▶ TO DO
For this exercise, copy out each line of the material below that includes "joints".

▶ GIVEN MATERIAL
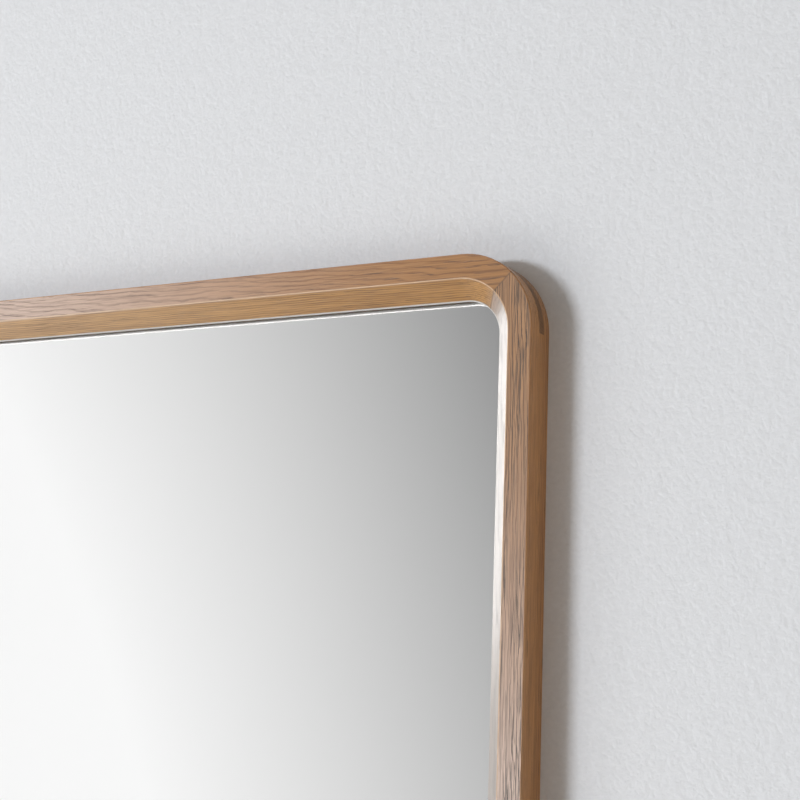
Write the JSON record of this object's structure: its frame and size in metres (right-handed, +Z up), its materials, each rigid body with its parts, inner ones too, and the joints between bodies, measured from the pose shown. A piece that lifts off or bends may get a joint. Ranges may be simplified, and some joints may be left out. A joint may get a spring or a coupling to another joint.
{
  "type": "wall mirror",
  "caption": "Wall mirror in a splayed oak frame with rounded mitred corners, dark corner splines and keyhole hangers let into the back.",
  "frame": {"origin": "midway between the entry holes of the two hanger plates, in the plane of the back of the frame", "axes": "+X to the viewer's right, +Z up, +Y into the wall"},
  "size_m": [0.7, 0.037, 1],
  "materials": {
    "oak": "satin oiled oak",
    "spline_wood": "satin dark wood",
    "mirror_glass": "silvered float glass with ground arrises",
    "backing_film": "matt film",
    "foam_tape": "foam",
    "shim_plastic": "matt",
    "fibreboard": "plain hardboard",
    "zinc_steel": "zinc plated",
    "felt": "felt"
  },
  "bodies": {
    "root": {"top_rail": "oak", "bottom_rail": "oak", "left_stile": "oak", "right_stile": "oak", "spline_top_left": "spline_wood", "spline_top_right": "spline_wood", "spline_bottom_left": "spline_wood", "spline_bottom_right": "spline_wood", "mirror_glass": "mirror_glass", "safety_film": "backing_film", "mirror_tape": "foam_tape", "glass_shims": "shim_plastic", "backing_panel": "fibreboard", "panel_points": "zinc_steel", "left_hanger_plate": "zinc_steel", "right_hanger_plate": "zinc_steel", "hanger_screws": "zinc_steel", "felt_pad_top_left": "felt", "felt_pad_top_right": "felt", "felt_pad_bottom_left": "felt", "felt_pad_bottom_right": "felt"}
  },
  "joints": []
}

▶ OUTPUT
Write the JSON record of this object's structure: its frame and size in metres (right-handed, +Z up), its materials, each rigid body with its parts, inner ones too, and the joints between bodies, measured from the pose shown. A piece that lifts off or bends may get a joint. Ranges may be simplified, and some joints may be left out. A joint may get a spring or a coupling to another joint.
  "joints": []